Exercise brief:
Only one span of the listing below is wanted: the lines from the one with "What bpy script" through the one with "BACK_RAMP = 0.030", reproduced exactly, both ends kept.

Input data:
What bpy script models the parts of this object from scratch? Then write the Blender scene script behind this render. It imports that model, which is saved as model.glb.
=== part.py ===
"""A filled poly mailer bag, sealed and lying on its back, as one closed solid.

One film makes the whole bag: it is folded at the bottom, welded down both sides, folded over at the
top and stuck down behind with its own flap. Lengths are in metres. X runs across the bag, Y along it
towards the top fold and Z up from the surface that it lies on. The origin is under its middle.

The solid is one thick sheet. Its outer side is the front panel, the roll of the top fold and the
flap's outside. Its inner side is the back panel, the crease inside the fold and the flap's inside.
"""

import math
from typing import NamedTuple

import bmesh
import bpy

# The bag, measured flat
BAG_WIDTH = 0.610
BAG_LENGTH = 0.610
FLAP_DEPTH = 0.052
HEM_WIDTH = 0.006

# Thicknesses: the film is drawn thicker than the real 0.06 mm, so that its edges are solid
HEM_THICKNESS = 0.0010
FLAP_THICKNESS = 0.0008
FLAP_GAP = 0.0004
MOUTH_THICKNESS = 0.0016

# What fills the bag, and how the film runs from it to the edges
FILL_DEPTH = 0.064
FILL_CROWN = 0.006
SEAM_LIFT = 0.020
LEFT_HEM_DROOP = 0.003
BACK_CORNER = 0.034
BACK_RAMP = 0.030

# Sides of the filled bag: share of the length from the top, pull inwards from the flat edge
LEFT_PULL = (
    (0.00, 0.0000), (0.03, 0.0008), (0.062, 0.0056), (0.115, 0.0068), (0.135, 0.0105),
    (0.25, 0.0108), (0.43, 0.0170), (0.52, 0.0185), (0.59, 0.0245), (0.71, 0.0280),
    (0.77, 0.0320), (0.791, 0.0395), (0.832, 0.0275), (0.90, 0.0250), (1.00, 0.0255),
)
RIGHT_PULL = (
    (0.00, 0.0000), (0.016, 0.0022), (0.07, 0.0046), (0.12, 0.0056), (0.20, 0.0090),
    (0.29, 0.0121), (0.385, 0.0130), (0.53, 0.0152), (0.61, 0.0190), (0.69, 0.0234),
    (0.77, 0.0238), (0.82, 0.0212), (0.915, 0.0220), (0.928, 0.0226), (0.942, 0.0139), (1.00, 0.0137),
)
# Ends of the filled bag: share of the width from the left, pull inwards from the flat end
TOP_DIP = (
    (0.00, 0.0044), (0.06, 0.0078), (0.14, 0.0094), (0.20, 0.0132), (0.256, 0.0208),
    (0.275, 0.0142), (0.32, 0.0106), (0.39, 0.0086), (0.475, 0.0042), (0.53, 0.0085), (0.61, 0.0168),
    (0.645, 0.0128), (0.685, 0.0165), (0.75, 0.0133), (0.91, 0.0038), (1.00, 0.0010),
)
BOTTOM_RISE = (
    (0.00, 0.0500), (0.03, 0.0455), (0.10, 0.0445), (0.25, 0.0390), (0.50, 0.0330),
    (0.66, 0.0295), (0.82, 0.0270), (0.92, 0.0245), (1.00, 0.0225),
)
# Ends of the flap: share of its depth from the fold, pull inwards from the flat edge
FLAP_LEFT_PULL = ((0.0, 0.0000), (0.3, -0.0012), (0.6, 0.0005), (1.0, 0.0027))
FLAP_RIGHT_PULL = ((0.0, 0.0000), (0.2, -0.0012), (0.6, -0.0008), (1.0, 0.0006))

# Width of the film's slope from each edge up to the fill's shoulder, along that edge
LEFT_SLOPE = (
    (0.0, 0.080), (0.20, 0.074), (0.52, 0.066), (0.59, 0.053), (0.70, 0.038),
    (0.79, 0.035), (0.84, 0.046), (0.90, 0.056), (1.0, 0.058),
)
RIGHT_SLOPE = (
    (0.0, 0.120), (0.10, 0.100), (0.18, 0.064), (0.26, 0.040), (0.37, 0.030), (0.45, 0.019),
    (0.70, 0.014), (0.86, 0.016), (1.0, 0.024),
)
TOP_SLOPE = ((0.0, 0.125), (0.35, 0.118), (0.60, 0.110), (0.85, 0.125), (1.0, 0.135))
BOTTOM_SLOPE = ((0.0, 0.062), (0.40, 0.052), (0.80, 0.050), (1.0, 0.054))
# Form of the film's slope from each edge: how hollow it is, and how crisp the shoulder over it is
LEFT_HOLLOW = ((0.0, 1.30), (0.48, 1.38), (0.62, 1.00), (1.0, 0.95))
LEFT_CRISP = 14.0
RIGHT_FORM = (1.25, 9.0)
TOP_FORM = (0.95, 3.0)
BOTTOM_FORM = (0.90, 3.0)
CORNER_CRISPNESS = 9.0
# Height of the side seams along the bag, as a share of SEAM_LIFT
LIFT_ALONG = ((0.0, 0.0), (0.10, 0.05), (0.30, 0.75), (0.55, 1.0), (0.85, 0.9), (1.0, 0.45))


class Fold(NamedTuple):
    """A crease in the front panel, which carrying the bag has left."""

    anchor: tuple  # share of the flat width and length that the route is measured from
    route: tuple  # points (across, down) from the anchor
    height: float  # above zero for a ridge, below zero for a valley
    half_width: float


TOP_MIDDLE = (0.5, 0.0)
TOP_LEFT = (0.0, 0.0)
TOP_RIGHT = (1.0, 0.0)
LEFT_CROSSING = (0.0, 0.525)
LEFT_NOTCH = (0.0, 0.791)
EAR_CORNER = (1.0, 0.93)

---

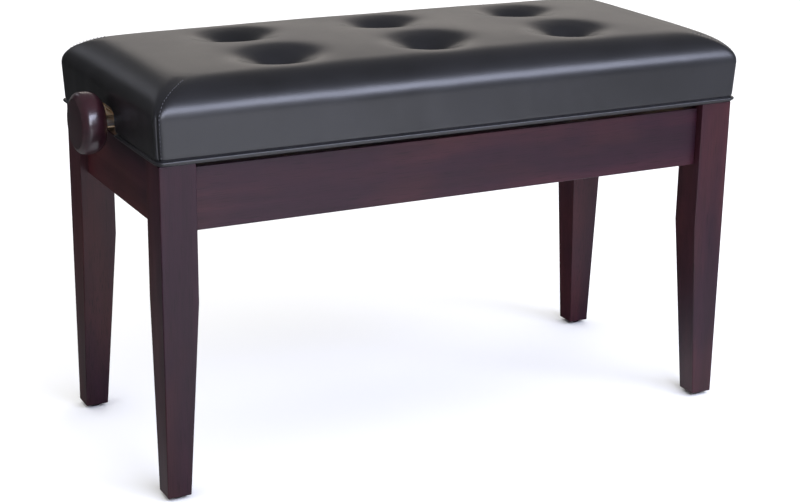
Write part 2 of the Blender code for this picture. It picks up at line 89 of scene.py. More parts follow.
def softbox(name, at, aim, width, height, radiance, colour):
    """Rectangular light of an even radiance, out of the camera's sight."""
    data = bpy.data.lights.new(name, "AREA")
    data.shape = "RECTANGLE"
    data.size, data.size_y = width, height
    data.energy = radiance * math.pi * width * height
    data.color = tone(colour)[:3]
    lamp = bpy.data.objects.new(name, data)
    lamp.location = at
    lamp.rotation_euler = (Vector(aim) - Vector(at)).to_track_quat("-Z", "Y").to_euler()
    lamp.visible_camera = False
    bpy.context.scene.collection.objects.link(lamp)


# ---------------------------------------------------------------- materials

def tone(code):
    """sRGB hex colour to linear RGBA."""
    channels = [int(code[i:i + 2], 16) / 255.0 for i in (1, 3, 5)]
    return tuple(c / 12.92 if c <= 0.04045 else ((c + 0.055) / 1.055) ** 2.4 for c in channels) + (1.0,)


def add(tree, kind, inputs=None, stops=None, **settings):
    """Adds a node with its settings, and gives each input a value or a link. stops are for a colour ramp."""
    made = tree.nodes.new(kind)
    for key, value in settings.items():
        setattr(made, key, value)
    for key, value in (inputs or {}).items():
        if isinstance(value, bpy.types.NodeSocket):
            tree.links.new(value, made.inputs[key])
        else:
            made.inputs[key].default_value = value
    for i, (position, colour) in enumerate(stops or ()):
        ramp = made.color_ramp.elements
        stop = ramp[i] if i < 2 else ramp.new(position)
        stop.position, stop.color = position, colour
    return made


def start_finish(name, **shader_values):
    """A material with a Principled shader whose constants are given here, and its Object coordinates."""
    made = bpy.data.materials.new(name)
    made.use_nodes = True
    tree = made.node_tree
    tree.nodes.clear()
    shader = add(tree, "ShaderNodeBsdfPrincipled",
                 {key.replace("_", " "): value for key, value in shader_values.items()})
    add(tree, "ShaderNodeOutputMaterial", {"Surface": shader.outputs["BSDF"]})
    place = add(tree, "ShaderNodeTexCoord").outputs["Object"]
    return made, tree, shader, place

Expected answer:
What bpy script models the parts of this object from scratch? Then write the Blender scene script behind this render. It imports that model, which is saved as model.glb.
=== part.py ===
"""A filled poly mailer bag, sealed and lying on its back, as one closed solid.

One film makes the whole bag: it is folded at the bottom, welded down both sides, folded over at the
top and stuck down behind with its own flap. Lengths are in metres. X runs across the bag, Y along it
towards the top fold and Z up from the surface that it lies on. The origin is under its middle.

The solid is one thick sheet. Its outer side is the front panel, the roll of the top fold and the
flap's outside. Its inner side is the back panel, the crease inside the fold and the flap's inside.
"""

import math
from typing import NamedTuple

import bmesh
import bpy

# The bag, measured flat
BAG_WIDTH = 0.610
BAG_LENGTH = 0.610
FLAP_DEPTH = 0.052
HEM_WIDTH = 0.006

# Thicknesses: the film is drawn thicker than the real 0.06 mm, so that its edges are solid
HEM_THICKNESS = 0.0010
FLAP_THICKNESS = 0.0008
FLAP_GAP = 0.0004
MOUTH_THICKNESS = 0.0016

# What fills the bag, and how the film runs from it to the edges
FILL_DEPTH = 0.064
FILL_CROWN = 0.006
SEAM_LIFT = 0.020
LEFT_HEM_DROOP = 0.003
BACK_CORNER = 0.034
BACK_RAMP = 0.030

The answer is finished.